GOAL OF THE EXERCISE: Identify every line containing the word "frame" and reproduce each one.
════
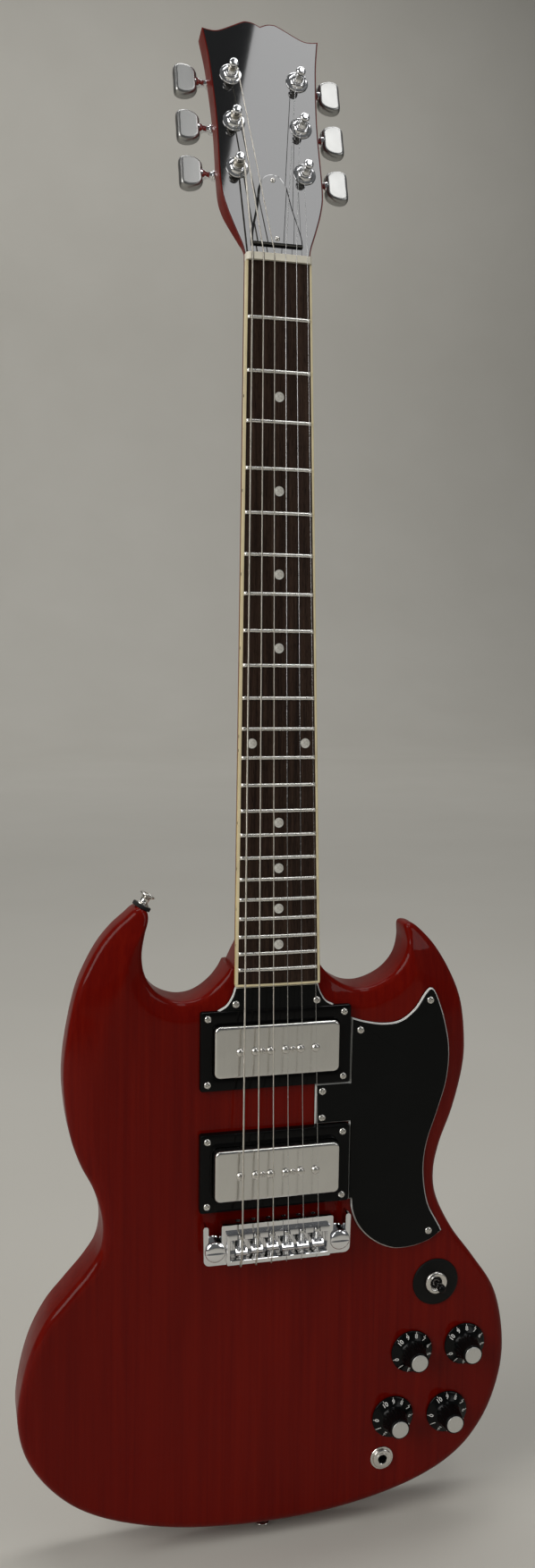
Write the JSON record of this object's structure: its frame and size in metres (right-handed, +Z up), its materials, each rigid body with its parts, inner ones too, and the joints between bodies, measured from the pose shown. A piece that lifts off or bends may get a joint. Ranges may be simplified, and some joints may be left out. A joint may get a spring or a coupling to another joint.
{
  "type": "electric guitar",
  "caption": "Solid-body double-cutaway electric guitar with set neck, covered pickups, wraparound bridge, turning tuners, knobs and a toggle switch.",
  "frame": {"origin": "on the back plane of the body, on the neck's centre line, level with the end of the 628.65 mm scale, about 8 mm above the line where the strings cross the saddles", "axes": "+Z up the neck towards the headstock, +X towards the treble side, -Y out of the face, so +Y out of the flat back"},
  "size_m": [0.3422, 0.1152, 1.0261],
  "materials": {
    "black_plastic": "gloss black",
    "bone": "polished",
    "cherry_wood": "gloss clear red lacquer",
    "chrome": "polished",
    "cream_plastic": "aged cream",
    "nickel": "satin nickel",
    "rosewood": "satin oiled",
    "steel": "plain"
  },
  "bodies": {
    "guitar": {"body": "cherry_wood", "neck": "cherry_wood", "headstock_veneer": "black_plastic", "fretboard": "rosewood", "fretboard_binding": "cream_plastic", "nut": "bone", "truss_rod": "steel", "truss_rod_cover": "black_plastic", "pickguard": "black_plastic", "neck_guard": "black_plastic", "neck_pickup_ring": "black_plastic", "bridge_pickup_ring": "black_plastic", "control_cover": "black_plastic", "control_pots": "steel", "switch_body": "nickel", "output_jack": "nickel", "upper_strap_button": "chrome", "lower_strap_button": "chrome", "tuner_housing_1": "chrome", "tuner_housing_2": "chrome", "tuner_housing_3": "chrome", "tuner_housing_4": "chrome", "tuner_housing_5": "chrome", "tuner_housing_6": "chrome", "string_1": "nickel", "string_2": "nickel", "string_3": "nickel", "string_4": "steel", "string_5": "steel", "string_6": "steel"},
    "post_1": {"tuner_post_1": "chrome"},
    "button_1": {"tuner_button_1": "chrome"},
    "post_2": {"tuner_post_2": "chrome"},
    "button_2": {"tuner_button_2": "chrome"},
    "post_3": {"tuner_post_3": "chrome"},
    "button_3": {"tuner_button_3": "chrome"},
    "post_4": {"tuner_post_4": "chrome"},
    "button_4": {"tuner_button_4": "chrome"},
    "post_5": {"tuner_post_5": "chrome"},
    "button_5": {"tuner_button_5": "chrome"},
    "post_6": {"tuner_post_6": "chrome"},
    "button_6": {"tuner_button_6": "chrome"},
    "control_knob_1": {"knob_1": "black_plastic"},
    "control_knob_2": {"knob_2": "black_plastic"},
    "control_knob_3": {"knob_3": "black_plastic"},
    "control_knob_4": {"knob_4": "black_plastic"},
    "switch_lever_arm": {"switch_lever": "black_plastic"},
    "bridge_plate": {"bridge": "chrome"},
    "bass_stud": {"bass_bridge_stud": "chrome"},
    "treble_stud": {"treble_bridge_stud": "chrome"},
    "saddle_block_1": {"saddle_1": "nickel"},
    "saddle_block_2": {"saddle_2": "nickel"},
    "saddle_block_3": {"saddle_3": "nickel"},
    "saddle_block_4": {"saddle_4": "nickel"},
    "saddle_block_5": {"saddle_5": "nickel"},
    "saddle_block_6": {"saddle_6": "nickel"},
    "neck_pickup": {"neck_pickup_cover": "chrome", "neck_pickup_coil": "black_plastic"},
    "bridge_pickup": {"bridge_pickup_cover": "chrome", "bridge_pickup_coil": "black_plastic"}
  },
  "joints": [
    {"name": "tuner_1_button_turn", "type": "hinge", "parent": "guitar", "child": "button_1", "pos_m": [-0.0225, 0.02659, 0.69123], "axis": [-1, 0, 0], "continuous": true},
    {"name": "tuner_1_post_turn", "type": "hinge", "parent": "guitar", "child": "post_1", "pos_m": [-0.0225, 0.00809, 0.69126], "axis": [0, -0.9455, 0.3256], "continuous": true},
    {"name": "tuner_2_button_turn", "type": "hinge", "parent": "guitar", "child": "button_2", "pos_m": [-0.0225, 0.03789, 0.72404], "axis": [-1, 0, 0], "continuous": true},
    {"name": "tuner_2_post_turn", "type": "hinge", "parent": "guitar", "child": "post_2", "pos_m": [-0.0225, 0.01939, 0.72407], "axis": [0, -0.9455, 0.3256], "continuous": true},
    {"name": "tuner_3_button_turn", "type": "hinge", "parent": "guitar", "child": "button_3", "pos_m": [-0.0225, 0.04932, 0.75723], "axis": [-1, 0, 0], "continuous": true},
    {"name": "tuner_3_post_turn", "type": "hinge", "parent": "guitar", "child": "post_3", "pos_m": [-0.0225, 0.03082, 0.75726], "axis": [0, -0.9455, 0.3256], "continuous": true},
    {"name": "tuner_4_button_turn", "type": "hinge", "parent": "guitar", "child": "button_4", "pos_m": [0.0225, 0.04932, 0.75723], "axis": [1, 0, 0], "continuous": true},
    {"name": "tuner_4_post_turn", "type": "hinge", "parent": "guitar", "child": "post_4", "pos_m": [0.0225, 0.03082, 0.75726], "axis": [0, -0.9455, 0.3256], "continuous": true},
    {"name": "tuner_5_button_turn", "type": "hinge", "parent": "guitar", "child": "button_5", "pos_m": [0.0225, 0.03789, 0.72404], "axis": [1, 0, 0], "continuous": true},
    {"name": "tuner_5_post_turn", "type": "hinge", "parent": "guitar", "child": "post_5", "pos_m": [0.0225, 0.01939, 0.72407], "axis": [0, -0.9455, 0.3256], "continuous": true},
    {"name": "tuner_6_button_turn", "type": "hinge", "parent": "guitar", "child": "button_6", "pos_m": [0.0225, 0.02659, 0.69123], "axis": [1, 0, 0], "continuous": true},
    {"name": "tuner_6_post_turn", "type": "hinge", "parent": "guitar", "child": "post_6", "pos_m": [0.0225, 0.00809, 0.69126], "axis": [0, -0.9455, 0.3256], "continuous": true},
    {"name": "knob_1_turn", "type": "hinge", "parent": "guitar", "child": "control_knob_1", "pos_m": [0.1015, 0, -0.1035], "axis": [0, -1, 0], "range_deg": [0, 290]},
    {"name": "knob_2_turn", "type": "hinge", "parent": "guitar", "child": "control_knob_2", "pos_m": [0.141, 0, -0.1026], "axis": [0, -1, 0], "range_deg": [0, 290]},
    {"name": "knob_3_turn", "type": "hinge", "parent": "guitar", "child": "control_knob_3", "pos_m": [0.0885, 0, -0.1502], "axis": [0, -1, 0], "range_deg": [0, 290]},
    {"name": "knob_4_turn", "type": "hinge", "parent": "guitar", "child": "control_knob_4", "pos_m": [0.129, 0, -0.152], "axis": [0, -1, 0], "range_deg": [0, 290]},
    {"name": "switch_throw", "type": "hinge", "parent": "guitar", "child": "switch_lever_arm", "pos_m": [0.118, -0.036, -0.0544], "axis": [0.866, 0, 0.5], "range_deg": [0, 24]},
    {"name": "bridge_height", "type": "slide", "parent": "guitar", "child": "bridge_plate", "axis": [0, -1, 0], "range_m": [-0.0004, 0.0012], "deforming": ["string_1", "string_2", "string_3", "string_4", "string_5", "string_6"]},
    {"name": "bass_stud_turn", "type": "hinge", "parent": "bridge_plate", "child": "bass_stud", "pos_m": [-0.0425, 0, -0.0088], "axis": [0, -1, 0], "range_deg": [-360, 540]},
    {"name": "treble_stud_turn", "type": "hinge", "parent": "bridge_plate", "child": "treble_stud", "pos_m": [0.0425, 0, -0.0088], "axis": [0, -1, 0], "range_deg": [-360, 540]},
    {"name": "saddle_1_intonation", "type": "slide", "parent": "bridge_plate", "child": "saddle_block_1", "axis": [0, 0, 1], "range_m": [-0.0025, 0.0025], "deforming": ["string_1"]},
    {"name": "saddle_2_intonation", "type": "slide", "parent": "bridge_plate", "child": "saddle_block_2", "axis": [0, 0, 1], "range_m": [-0.0025, 0.0025], "deforming": ["string_2"]},
    {"name": "saddle_3_intonation", "type": "slide", "parent": "bridge_plate", "child": "saddle_block_3", "axis": [0, 0, 1], "range_m": [-0.0025, 0.0025], "deforming": ["string_3"]},
    {"name": "saddle_4_intonation", "type": "slide", "parent": "bridge_plate", "child": "saddle_block_4", "axis": [0, 0, 1], "range_m": [-0.0025, 0.0025], "deforming": ["string_4"]},
    {"name": "saddle_5_intonation", "type": "slide", "parent": "bridge_plate", "child": "saddle_block_5", "axis": [0, 0, 1], "range_m": [-0.0025, 0.0025], "deforming": ["string_5"]},
    {"name": "saddle_6_intonation", "type": "slide", "parent": "bridge_plate", "child": "saddle_block_6", "axis": [0, 0, 1], "range_m": [-0.0025, 0.0025], "deforming": ["string_6"]},
    {"name": "neck_pickup_height", "type": "slide", "parent": "guitar", "child": "neck_pickup", "axis": [0, -1, 0], "range_m": [-0.002, 0.001]},
    {"name": "bridge_pickup_height", "type": "slide", "parent": "guitar", "child": "bridge_pickup", "axis": [0, -1, 0], "range_m": [-0.002, 0.0005]}
  ],
  "couplings": [
    {"joint": "tuner_1_post_turn", "follows": "tuner_1_button_turn", "ratio": 0.071429},
    {"joint": "tuner_2_post_turn", "follows": "tuner_2_button_turn", "ratio": 0.071429},
    {"joint": "tuner_3_post_turn", "follows": "tuner_3_button_turn", "ratio": 0.071429},
    {"joint": "tuner_4_post_turn", "follows": "tuner_4_button_turn", "ratio": 0.071429},
    {"joint": "tuner_5_post_turn", "follows": "tuner_5_button_turn", "ratio": 0.071429},
    {"joint": "tuner_6_post_turn", "follows": "tuner_6_button_turn", "ratio": 0.071429},
    {"joint": "bass_stud_turn", "follows": "bridge_height", "rad_per_m": -5026.5},
    {"joint": "treble_stud_turn", "follows": "bridge_height", "rad_per_m": -5026.5}
  ]
}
════
TASK RESPONSE:
Write the JSON record of this object's structure: its frame and size in metres (right-handed, +Z up), its materials, each rigid body with its parts, inner ones too, and the joints between bodies, measured from the pose shown. A piece that lifts off or bends may get a joint. Ranges may be simplified, and some joints may be left out. A joint may get a spring or a coupling to another joint.
  "frame": {"origin": "on the back plane of the body, on the neck's centre line, level with the end of the 628.65 mm scale, about 8 mm above the line where the strings cross the saddles", "axes": "+Z up the neck towards the headstock, +X towards the treble side, -Y out of the face, so +Y out of the flat back"},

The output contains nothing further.